SET PROBLEM
Repeat the data verbatim.

***

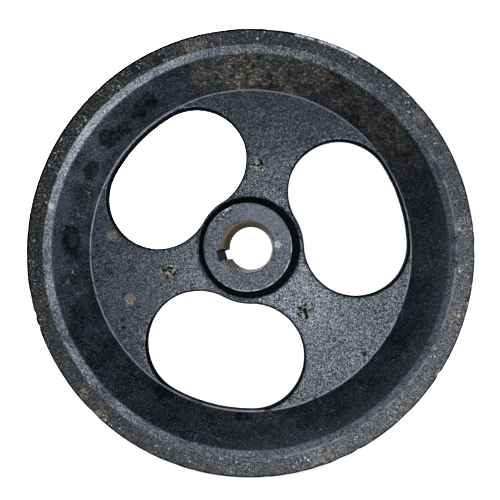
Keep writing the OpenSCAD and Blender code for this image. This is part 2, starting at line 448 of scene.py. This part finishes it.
def make_stub(name, angle, half_long, half_wide, seed):
    """One broken-off gate: a low lump with a torn, cratered top."""
    rings, around_count, height = 16, 56, 0.9 * MM
    rng = np.random.default_rng(seed)
    turns = np.arange(around_count) * 2 * math.pi / around_count
    waves = sum(rng.uniform(-0.10, 0.10) * np.cos(k * turns + rng.uniform(0, 6.3)) for k in range(2, 7))
    points = [(0.0, 0.0, 1.0)]
    for ring in range(1, rings + 1):
        share = ring / rings
        for turn, wave in zip(turns, waves):
            reach = share * (1 + wave)
            points.append((reach * half_long * math.cos(turn), reach * half_wide * math.sin(turn),
                           math.sqrt(max(0.0, 1 - share ** 4))))
    flat = np.array(points)
    rough = lumps(flat * (1, 1, 0), 1.4 * MM, seed) + 0.7 * lumps(flat * (1, 1, 0), 0.7 * MM, seed + 1)
    rise = flat[:, 2] * height * (0.62 + 0.5 * rough)
    rise[-around_count:] = -0.3 * MM
    turn = math.radians(angle)
    out = STUB_CIRCLE_R + flat[:, 0]
    across = flat[:, 1]
    placed = np.stack([out * math.cos(turn) - across * math.sin(turn), -WEB_H - rise,
                       out * math.sin(turn) + across * math.cos(turn)], axis=-1)
    faces = [[0, 1 + k, 1 + (k + 1) % around_count] for k in range(around_count)]
    for ring in range(rings - 1):
        start = 1 + ring * around_count
        faces += [[start + k, start + around_count + k, start + around_count + (k + 1) % around_count,
                   start + (k + 1) % around_count] for k in range(around_count)]
    faces.append(list(range(1 + (rings - 1) * around_count, 1 + rings * around_count))[::-1])
    stub = new_piece(name, placed, faces)
    stub.data.shade_flat()
    return stub


# ---------------------------------------------------------------- materials

DULL_BLACK = (0.003, 0.003, 0.004)
CHIP_BLACK = (0.004, 0.004, 0.004)
POCK_BLACK = (0.006, 0.006, 0.007)
PIT_BLACK = (0.008, 0.007, 0.007)


def add(tree, kind, values=None, **settings):
    """A node with its settings and its inputs, each a number, a colour or another node's output."""
    made = tree.nodes.new(kind)
    for key, value in settings.items():
        setattr(made, key, value)
    for key, value in (values or {}).items():
        if isinstance(value, bpy.types.NodeSocket):
            tree.links.new(value, made.inputs[key])
        else:
            made.inputs[key].default_value = value
    return made


def new_material(name):
    """A material with its node tree, its shader and the place of the shaded point."""
    material = bpy.data.materials.new(name)
    material.use_nodes = True
    tree = material.node_tree
    place = add(tree, "ShaderNodeTexCoord").outputs["Object"]
    return material, tree, tree.nodes["Principled BSDF"], place


def grain(tree, place, size_mm, detail=3.0, roughness=0.55):
    """Noise from 0 to 1 with lumps of about this size."""
    values = {"Vector": place, "Scale": 1000.0 / size_mm, "Detail": detail, "Roughness": roughness}
    return add(tree, "ShaderNodeTexNoise", values).outputs["Fac"]


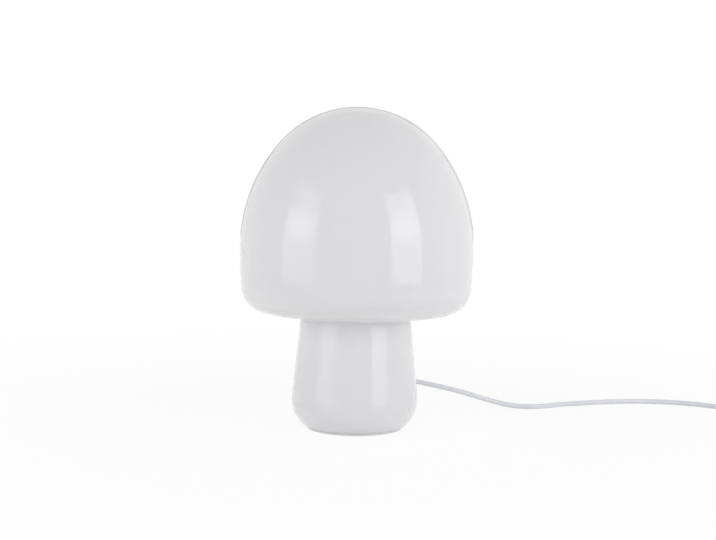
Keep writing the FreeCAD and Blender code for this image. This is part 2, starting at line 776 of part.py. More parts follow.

***

TASK OUTPUT
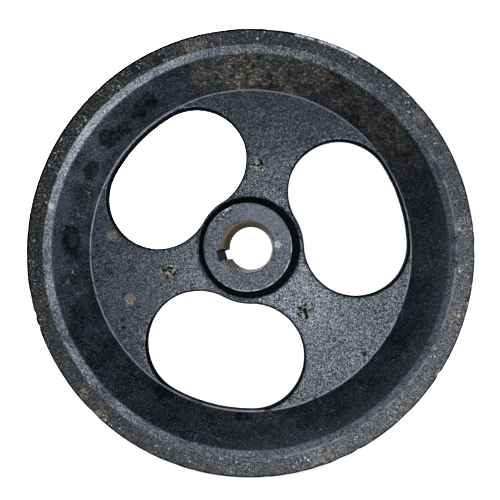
Keep writing the OpenSCAD and Blender code for this image. This is part 2, starting at line 448 of scene.py. This part finishes it.
def make_stub(name, angle, half_long, half_wide, seed):
    """One broken-off gate: a low lump with a torn, cratered top."""
    rings, around_count, height = 16, 56, 0.9 * MM
    rng = np.random.default_rng(seed)
    turns = np.arange(around_count) * 2 * math.pi / around_count
    waves = sum(rng.uniform(-0.10, 0.10) * np.cos(k * turns + rng.uniform(0, 6.3)) for k in range(2, 7))
    points = [(0.0, 0.0, 1.0)]
    for ring in range(1, rings + 1):
        share = ring / rings
        for turn, wave in zip(turns, waves):
            reach = share * (1 + wave)
            points.append((reach * half_long * math.cos(turn), reach * half_wide * math.sin(turn),
                           math.sqrt(max(0.0, 1 - share ** 4))))
    flat = np.array(points)
    rough = lumps(flat * (1, 1, 0), 1.4 * MM, seed) + 0.7 * lumps(flat * (1, 1, 0), 0.7 * MM, seed + 1)
    rise = flat[:, 2] * height * (0.62 + 0.5 * rough)
    rise[-around_count:] = -0.3 * MM
    turn = math.radians(angle)
    out = STUB_CIRCLE_R + flat[:, 0]
    across = flat[:, 1]
    placed = np.stack([out * math.cos(turn) - across * math.sin(turn), -WEB_H - rise,
                       out * math.sin(turn) + across * math.cos(turn)], axis=-1)
    faces = [[0, 1 + k, 1 + (k + 1) % around_count] for k in range(around_count)]
    for ring in range(rings - 1):
        start = 1 + ring * around_count
        faces += [[start + k, start + around_count + k, start + around_count + (k + 1) % around_count,
                   start + (k + 1) % around_count] for k in range(around_count)]
    faces.append(list(range(1 + (rings - 1) * around_count, 1 + rings * around_count))[::-1])
    stub = new_piece(name, placed, faces)
    stub.data.shade_flat()
    return stub


# ---------------------------------------------------------------- materials

DULL_BLACK = (0.003, 0.003, 0.004)
CHIP_BLACK = (0.004, 0.004, 0.004)
POCK_BLACK = (0.006, 0.006, 0.007)
PIT_BLACK = (0.008, 0.007, 0.007)


def add(tree, kind, values=None, **settings):
    """A node with its settings and its inputs, each a number, a colour or another node's output."""
    made = tree.nodes.new(kind)
    for key, value in settings.items():
        setattr(made, key, value)
    for key, value in (values or {}).items():
        if isinstance(value, bpy.types.NodeSocket):
            tree.links.new(value, made.inputs[key])
        else:
            made.inputs[key].default_value = value
    return made


def new_material(name):
    """A material with its node tree, its shader and the place of the shaded point."""
    material = bpy.data.materials.new(name)
    material.use_nodes = True
    tree = material.node_tree
    place = add(tree, "ShaderNodeTexCoord").outputs["Object"]
    return material, tree, tree.nodes["Principled BSDF"], place


def grain(tree, place, size_mm, detail=3.0, roughness=0.55):
    """Noise from 0 to 1 with lumps of about this size."""
    values = {"Vector": place, "Scale": 1000.0 / size_mm, "Detail": detail, "Roughness": roughness}
    return add(tree, "ShaderNodeTexNoise", values).outputs["Fac"]


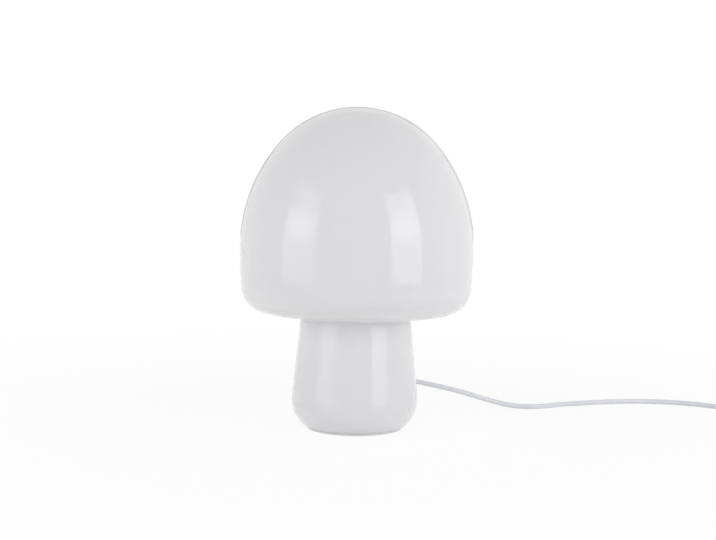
Keep writing the FreeCAD and Blender code for this image. This is part 2, starting at line 776 of part.py. More parts follow.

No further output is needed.